Last July, the nonprofit group Human Rights Watch put out a hefty report drawn from its prior two decades of watching dogs in some 20 countries. Called Selling Justice Short, the dossier showed why accountability was a good thing for peace and, if nothing else, could help heal victims by acknowledging their anguish.

For those who didn't read it, the Human Rights Watch Film Festival supplies some visual Cliff's Notes. This year, its documentaries and fictional dramas give witness to human rights violations in 25 countries, and "Accountability and Justice" is its primary theme.

Jointly presented with the Film Society of Lincoln Center, the New York edition of HRWFF will take place June 10 to 24, 2010 at the Film Society's Walter Reade Theater (165 West 65th Street).

Now in its 21st go-round, the Festival is a top international showcase for cinema focusing on human rights. Amplifying on current events, selections are as topical as tomorrow's news. Take for example Crude, Joe Berlinger's documentary on the ravages of oil exploitation in Ecuador, which screened at last year's festival, and which again bubbled up in the media around a federal judge's May 2010 ruling to allow Chevron to subpoena more than 600 hours of its footage.

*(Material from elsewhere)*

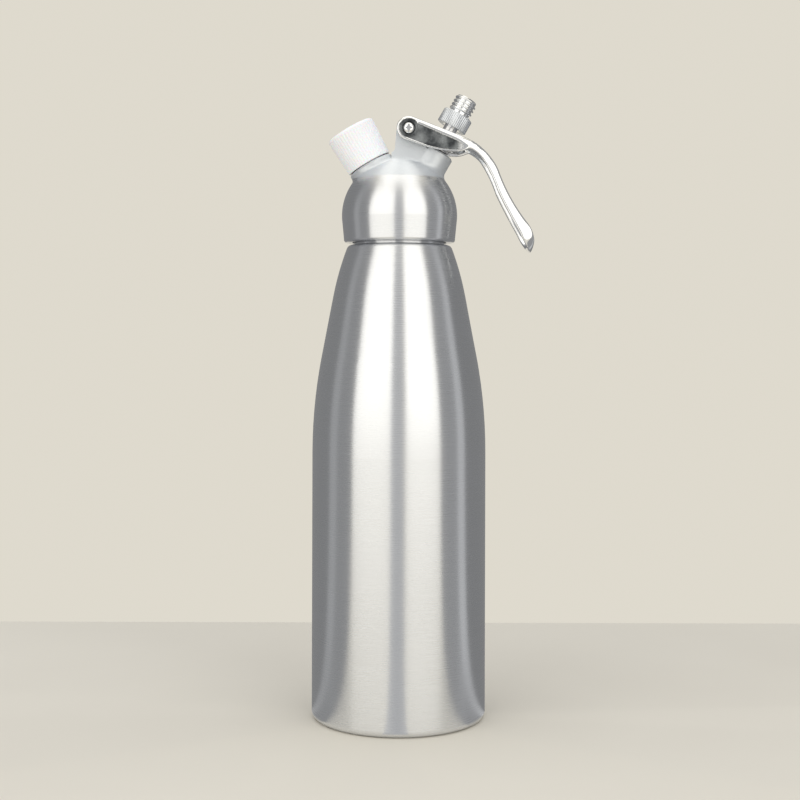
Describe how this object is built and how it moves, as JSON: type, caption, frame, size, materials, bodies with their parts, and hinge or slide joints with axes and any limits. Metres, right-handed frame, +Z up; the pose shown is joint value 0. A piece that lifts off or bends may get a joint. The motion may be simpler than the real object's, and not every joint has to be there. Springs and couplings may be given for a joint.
{
  "type": "whipped cream dispenser",
  "caption": "Whipped cream dispenser: satin aluminium bottle, screw-on head with gas inlet under a cap, squeeze lever and threaded valve nozzle",
  "frame": {"origin": "middle of the base, on the surface the bottle stands on", "axes": "+Z up along the bottle, +X towards the lever, the gas inlet leans to -X"},
  "size_m": [0.1148, 0.09, 0.3233],
  "materials": {
    "brushed_aluminium": "fine brushed satin",
    "knurled_aluminium": "satin, knurled",
    "stainless": "turned",
    "chrome": "polished",
    "chrome_cast": "polished rims, pebbled panels",
    "white_plastic": "fine ribs",
    "seal_rubber": "silicone"
  },
  "bodies": {
    "bottle": {"bottle": "brushed_aluminium"},
    "gasket": {"head_gasket": "seal_rubber"},
    "head": {"head": "brushed_aluminium", "valve_bush": "stainless", "bush_o_ring": "seal_rubber", "inlet_stud": "stainless", "stud_o_ring": "seal_rubber", "piercing_pin": "stainless", "charger_seal": "seal_rubber", "check_retainer": "stainless", "check_spring": "stainless", "return_spring": "stainless", "pivot_pin": "stainless", "pivot_screws": "chrome"},
    "stem": {"valve_stem": "stainless", "valve_seal": "seal_rubber", "stem_o_rings": "seal_rubber", "thrust_collar": "stainless", "nozzle_seal": "seal_rubber", "nozzle": "chrome", "knurled_ring": "knurled_aluminium"},
    "lever": {"lever": "chrome_cast"},
    "cap": {"protective_cap": "white_plastic"},
    "ball": {"check_ball": "stainless"}
  },
  "joints": [
    {"name": "head_lift", "type": "slide", "parent": "bottle", "child": "gasket", "axis": [0, 0, 1], "range_m": [0, 0.00945]},
    {"name": "head_turn", "type": "hinge", "parent": "gasket", "child": "head", "pos_m": [0, 0, 0.25], "axis": [0, 0, 1], "range_deg": [0, 972]},
    {"name": "lever_squeeze", "type": "hinge", "parent": "head", "child": "lever", "pos_m": [0.00467, 0, 0.3042], "axis": [0, 1, 0], "range_deg": [0, 12]},
    {"name": "stem_slide", "type": "slide", "parent": "head", "child": "stem", "axis": [-0.5, 0, -0.866], "range_m": [0, 0.004], "stiffness_N_per_m": 60, "springref_m": -0.002, "deforming": ["return_spring"]},
    {"name": "cap_pull", "type": "slide", "parent": "head", "child": "cap", "axis": [-0.5, 0, 0.866], "range_m": [0, 0.03]},
    {"name": "ball_slide", "type": "slide", "parent": "head", "child": "ball", "axis": [0.5, 0, -0.866], "range_m": [0, 0.0012], "stiffness_N_per_m": 200, "springref_m": -0.002, "deforming": ["check_spring"]}
  ],
  "couplings": [
    {"joint": "head_lift", "follows": "head_turn", "m_per_rad": 0.00055704},
    {"joint": "stem_slide", "follows": "lever_squeeze", "m_per_rad": 0.01895}
  ]
}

HRWFF is looking especially relevant these days for another reason: the dismal distribution and exhibition climate for independent cinema in general and issue-driven works in particular. Its sold-out screenings and radial word of mouth brings films to audiences who may have few if any other ways to catch them in a theater.

The Balibo Conspiracy is a case in point. Robert Connolly's political thriller about a war correspondent who pokes into the 1975 murders of five journalists in East Timor is being feted as the Benefit Night selection (June 10), yet to date no U.S. distributor has nabbed it.

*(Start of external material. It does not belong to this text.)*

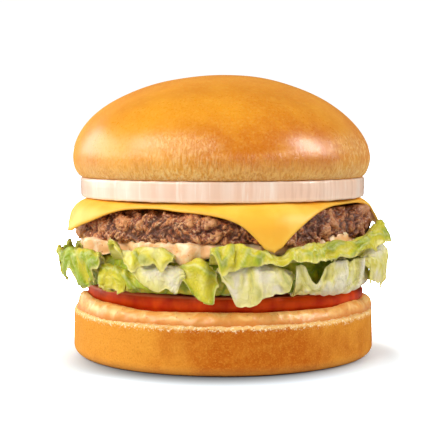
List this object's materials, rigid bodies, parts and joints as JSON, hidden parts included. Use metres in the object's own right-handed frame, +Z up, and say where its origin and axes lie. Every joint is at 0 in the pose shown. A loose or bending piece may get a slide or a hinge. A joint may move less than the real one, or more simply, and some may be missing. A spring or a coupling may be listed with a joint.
{
  "type": "cheeseburger",
  "caption": "Round cheeseburger standing on its bun: bun halves, onion, cheese, beef patty, sauce, ruffled lettuce leaves and tomato in a level stack.",
  "frame": {"origin": "centre of the flat underside of the bun's lower half, where the burger rests", "axes": "+Z up through the stack, -Y towards the front, where a corner of the cheese hangs down a little to the right"},
  "size_m": [0.1123, 0.1106, 0.0936],
  "materials": {
    "bun_crown": "smooth satin baked crust",
    "bun_heel": "matt, fine-grained baked crust with a pale cut rim",
    "sauce": "wet, creamy",
    "tomato": "wet, smooth",
    "lettuce": "crisp, slightly waxy, pale towards the ribs",
    "beef": "coarse, grilled, with greasy glints",
    "cheese": "smooth satin",
    "onion": "moist, translucent, faintly streaked"
  },
  "bodies": {
    "root": {"bun_heel": "bun_heel", "spread_lower": "sauce", "tomato_slice": "tomato", "lettuce_left": "lettuce", "lettuce_front_left": "lettuce", "lettuce_rib": "lettuce", "lettuce_centre": "lettuce", "lettuce_pale": "lettuce", "lettuce_upper_left": "lettuce", "lettuce_upper_right": "lettuce", "lettuce_right": "lettuce", "lettuce_right_edge": "lettuce", "lettuce_back_right": "lettuce", "lettuce_back": "lettuce", "lettuce_back_left": "lettuce", "lettuce_upper_back_right": "lettuce", "lettuce_upper_back_left": "lettuce", "spread_upper": "sauce", "beef_patty": "beef", "cheese_slice": "cheese", "onion_slice": "onion", "bun_crown": "bun_crown"}
  },
  "joints": []
}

Adversity can often add to a film's sex appeal, yet Balibo has been hard pressed to parlay its banning in Indonesia into commercial come hither in this country. And not even a quake of earth shattering proportions has launched Raoul Peck’s Haitian drama, Moloch Tropical, onto the "must have" list of stateside distributors. Yet the film will be honored as this year’s Festival Centerpiece. Just as Connolly and special guests will attend the Balibo post-screening discussion and reception, Peck will be on hand to discuss his film.

The official Opening Night screening, on June 11, is 12th & Delaware. Directors Heidi Ewing and Rachel Grady are back from Jesus Camp with this revelation of the Florida crossing where pro-life and pro-choice facilities push their mandates across from one another. The documentary, which debuted at this year's Sundance Film Festival, was shot during the year when abortionist Dr. George Tiller was assassinated. If that isn't news peg enough, what is?

Presumed Guilty/Presunto culpable
is the Closing Night film. The documentary by Roberto Hernández and Layda Negrete fingers the dysfunctions of Mexico's penal system in its chronicle of a Mexican street vendor mistakenly accused of murder and sentenced to two decades behind prison bars. As with their short documentary, The Tunnel, the filmmakers' intervention led to the protagonist's release from jail. Law and Order may be a closed dossier, but Presumed Guilty is open for business.

Mexico reclaims the screen in Backyard/El traspatio, Carlos Carrera's crime drama about the real murders of young women in Ciudad Juarez. Starring Jimmy Smits and Ana de la Reguera, the film can't hope to top Carrera's 2002 film, The Crime of Father Amaro -- Mexico's biggest box office performer – however, the topic and its link to the police system in that country continue to haunt today's headlines.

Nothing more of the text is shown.